I don't think much of this is all that controversial, but, the notion that some huge structural change will be necessary to achieve sustainability remains at the ragged edge of economic and political thinking. Right now, the dominant model at work in U.S. government is an attempt to achieve stability by returning the economy to the status quo. Virtually every attempt to right the sinking ship of the economy has been directed at protecting the most politically and economically powerful entities in the country since, in traditional terms, they are the "engines of the economy."

They continue to be seen as such, even though they've become much less so in the last sixty years or so. The big Wall Street investment firms are doing much less in the way of traditional investment and are engaging in much more short-term, high-risk speculative ventures--raking off money from the "real" economy on which to provide a foundation for more debt-based schemes which prompted the recent meltdown. The Fortune 500 were responsible for nearly 25% of the nations jobs in the 1950s, but now account for about 7%.

Making the situation much, much worse is that these wealthy individuals and corporations are increasingly using their economic power to influence legislation to their advantage through campaign contributions and lobbying, mostly in the effort to reduce tax liability. That has to be the explanation for the results of the recent GAO study which indicated that in the years studied, 94% of the country's corporations paid an effective tax rate of 5% or less, and fully 60% of those corporations paid no taxes at all.

All this flies in the face of Adam Smith's dictum that at least some of the wealth accrued must be used to sustain the infrastructure which enables the wealth of the nation. More importantly, when those external costs begin to overwhelm the nation, and the corporate and individually wealthy are unwilling to assume some of those costs, the infrastructure begins to decay. If the impulse of the "engines of the economy" is then to make the situation worse through exercise of political power, in the expectation of increasing wealth by the greater avoidance of those external costs, the rate of decay can only increase.

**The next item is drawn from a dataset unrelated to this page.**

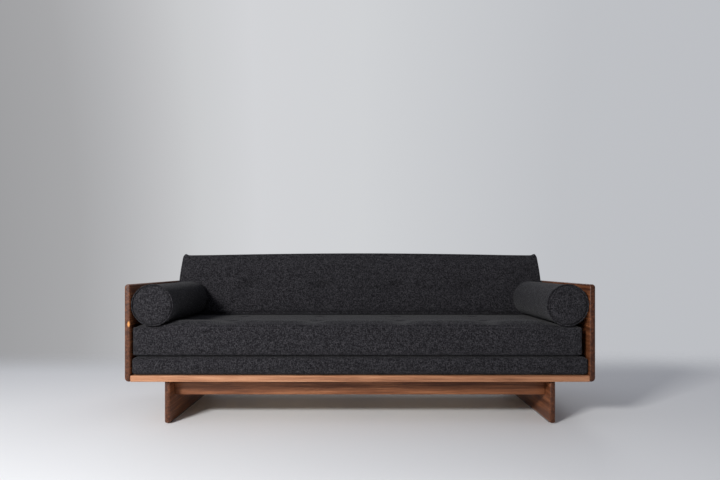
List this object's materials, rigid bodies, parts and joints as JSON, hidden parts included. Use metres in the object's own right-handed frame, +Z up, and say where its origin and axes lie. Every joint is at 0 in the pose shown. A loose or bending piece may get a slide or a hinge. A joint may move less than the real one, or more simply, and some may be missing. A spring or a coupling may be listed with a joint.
{
  "type": "daybed",
  "caption": "Low walnut daybed with board sides and back on two leg panels, a buttoned seat cushion, a leaning back cushion and two round bolsters.",
  "frame": {"origin": "on the floor, under the middle of the daybed", "axes": "+X along the daybed to the right as seen from the front, +Y from the front to the back, +Z up"},
  "size_m": [2.134, 0.8, 0.7861],
  "materials": {
    "walnut": "oiled",
    "pale_walnut": "oiled",
    "plywood": "bare",
    "charcoal_wool": "woven, matte",
    "foam": "open cell, matte",
    "zip_tape": "woven tape",
    "felt": "felted",
    "zinc_steel": "zinc plated",
    "zip_brass": "antique"
  },
  "bodies": {
    "frame": {"side_panel_left": "walnut", "side_panel_right": "walnut", "back_panel": "walnut", "back_rail": "walnut", "end_rail_left": "walnut", "end_rail_right": "walnut", "bearer_left": "walnut", "bearer_centre": "walnut", "bearer_right": "walnut", "leg_panel_left": "walnut", "leg_panel_right": "walnut", "leg_cleat_left": "walnut", "leg_cleat_right": "walnut", "front_stretcher": "walnut", "back_stretcher": "walnut", "front_rail": "pale_walnut", "deck_board": "plywood", "side_bolt_front_left": "zinc_steel", "side_bolt_front_right": "zinc_steel", "side_bolt_back_left": "zinc_steel", "side_bolt_back_right": "zinc_steel", "base_bolt_front_left": "zinc_steel", "base_bolt_front_right": "zinc_steel", "base_bolt_back_left": "zinc_steel", "base_bolt_back_right": "zinc_steel", "back_screw_left": "zinc_steel", "back_screw_right": "zinc_steel", "felt_strip_left": "felt", "felt_strip_right": "felt", "base_pad_cover": "charcoal_wool", "base_pad_foam": "foam"},
    "seat_cushion": {"seat_cover": "charcoal_wool", "seat_foam": "foam", "seat_zip": "zip_tape", "seat_button_1": "charcoal_wool", "seat_button_2": "charcoal_wool", "seat_button_3": "charcoal_wool", "seat_button_4": "charcoal_wool", "seat_button_5": "charcoal_wool", "seat_button_6": "charcoal_wool", "seat_button_7": "charcoal_wool", "seat_button_8": "charcoal_wool"},
    "seat_slider": {"seat_zip_slider": "zip_brass"},
    "back_cushion": {"back_cover": "charcoal_wool", "back_foam": "foam", "back_zip": "zip_tape", "back_button_1": "charcoal_wool", "back_button_2": "charcoal_wool", "back_button_3": "charcoal_wool", "back_button_4": "charcoal_wool"},
    "back_slider": {"back_zip_slider": "zip_brass"},
    "bolster_left": {"bolster_left_cover": "charcoal_wool", "bolster_left_foam": "foam", "bolster_left_zip": "zip_tape"},
    "bolster_left_slider": {"bolster_left_zip_slider": "zip_brass"},
    "bolster_right": {"bolster_right_cover": "charcoal_wool", "bolster_right_foam": "foam", "bolster_right_zip": "zip_tape"},
    "bolster_right_slider": {"bolster_right_zip_slider": "zip_brass"}
  },
  "joints": [
    {"name": "seat_lift", "type": "slide", "parent": "frame", "child": "seat_cushion", "axis": [0, 0, 1], "range_m": [0, 0.35]},
    {"name": "back_lift", "type": "slide", "parent": "seat_cushion", "child": "back_cushion", "axis": [0, 0.225, 0.9744], "range_m": [0, 0.35]},
    {"name": "bolster_left_lift", "type": "slide", "parent": "seat_cushion", "child": "bolster_left", "axis": [0, 0, 1], "range_m": [0, 0.3]},
    {"name": "bolster_right_lift", "type": "slide", "parent": "seat_cushion", "child": "bolster_right", "axis": [0, 0, 1], "range_m": [0, 0.3]},
    {"name": "seat_zip_run", "type": "slide", "parent": "seat_cushion", "child": "seat_slider", "axis": [1, 0, 0], "range_m": [0, 1.9472]},
    {"name": "back_zip_run", "type": "slide", "parent": "back_cushion", "child": "back_slider", "axis": [1, 0, 0], "range_m": [0, 1.9752]},
    {"name": "bolster_left_zip_run", "type": "slide", "parent": "bolster_left", "child": "bolster_left_slider", "axis": [0, 1, 0], "range_m": [0, 0.4709]},
    {"name": "bolster_right_zip_run", "type": "slide", "parent": "bolster_right", "child": "bolster_right_slider", "axis": [0, 1, 0], "range_m": [0, 0.4709]}
  ]
}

We see that decay in ways that aren't always apparent as a diminution of economic strength or as a permanent loss of the commonwealth. For example, the country is littered with Superfund sites due principally to environmentally unsound manufacturing and mining practices, and rather than accepting those external obligations, the corporate community during the Bush administration successfully sought to upend the principle that the polluter pays and to transfer the clean-up costs to the taxpayers and/or slow down clean-up efforts, and in this age of demand for deficit reduction, Superfund clean-ups will become a back-burner item, so the external costs will probably increase over time due to adverse health and welfare issues.

We see the same impulse in the BP disaster in the Gulf of Mexico. BP has expended huge sums on lobbying and public relations to both shape public opinion and to limit its liability for its actions. The latest news reports that "the oil is gone," prompted by both government and corporate sources, are examples of this determined effort to evade the external costs of maintaining a rotting status quo.

Which brings me to that sticky matter of sustainability. Sustainability, by definition, requires not only a complete accounting of those external costs, but, as well, their elimination. Eliminating those external costs will require changes that a system built upon protecting the wealthy from their own excesses cannot tolerate. The very entities that traditionally have been designated as "the engines of the economy" are the major dead weights in the climb toward sustainability and may well constitute threats to the survival of the nation and its people, not to mention the rest of the world, because their profitability may be compromised.

We're going to have to rethink a great many things that we do without thinking much about them if we're going to last, as a nation and a species. We are, at this moment, living out Thomas Jefferson's worst nightmare:

“There is...an artificial aristocracy founded on wealth and birth, without either virtue or talents.... The artificial aristocracy is a mischievous ingredient in government, and provisions should be made to prevent its ascendancy.”



That artificial aristocracy is now real, not ascendant so much as realized and supreme, and has much more political power than the rest of us, and its political power is directed toward protecting and increasing its wealth and power. Unless that power is blunted, there's no genuine hope for a sustainable, equitable and egalitarian society. Very possibly, we're on the cusp of a precipitous decline the effects of which the wealthy, for a few generations at best, may be able to use their wealth to personally stave off. Eventually, Monsanto's drive toward oil-derived chemically-dependent monocultures may well starve the rich as well as the poor. BP's evasion of its responsibilities to people and planet may well destroy more seas and marine life and livelihoods, leaving rich and poor alike destitute. Lockheed-Martin's lobbying for more weapons production will only increase its profits until the society funding its production collapses, since it's become wholly dependent on taxpayer money for its survival.

We spend trillions on war, trillions more on arms and the standing army, and our government wages a continuing assault on the civil and human rights of its own citizens and others, all to protect a system that is destined to fail because of the flaws introduced into it by the moneyed aristocracy. We imprison more of our citizens than any other country in the world in large part to support the profits of companies which have taken over the state function of incarceration via the specious process of privatization. We create criminals to keep that part of the system going. We tolerate the wholesale destruction of our livelihoods to protect the wealth of the few. Our legislators subsidize corporations which offshore jobs with taxpayer dollars.

The nation's governance has been completely captured by those with the most economic and political power and we, in turn, have been rendered virtually powerless to influence either current events or our futures, in very large part because wealth accumulation is now the country's dominant religion among the movers and shakers in society.

The essential quality of tragedy is the inevitability of a fall from grace, that the qualities which bring the protagonist to the pinnacle of prominence are the same ones which ensure his downfall. Shakespeare would have understood well our dogged, perverse furtherance of a system which reveres the power and wealth of the few at the expense of the survival of all.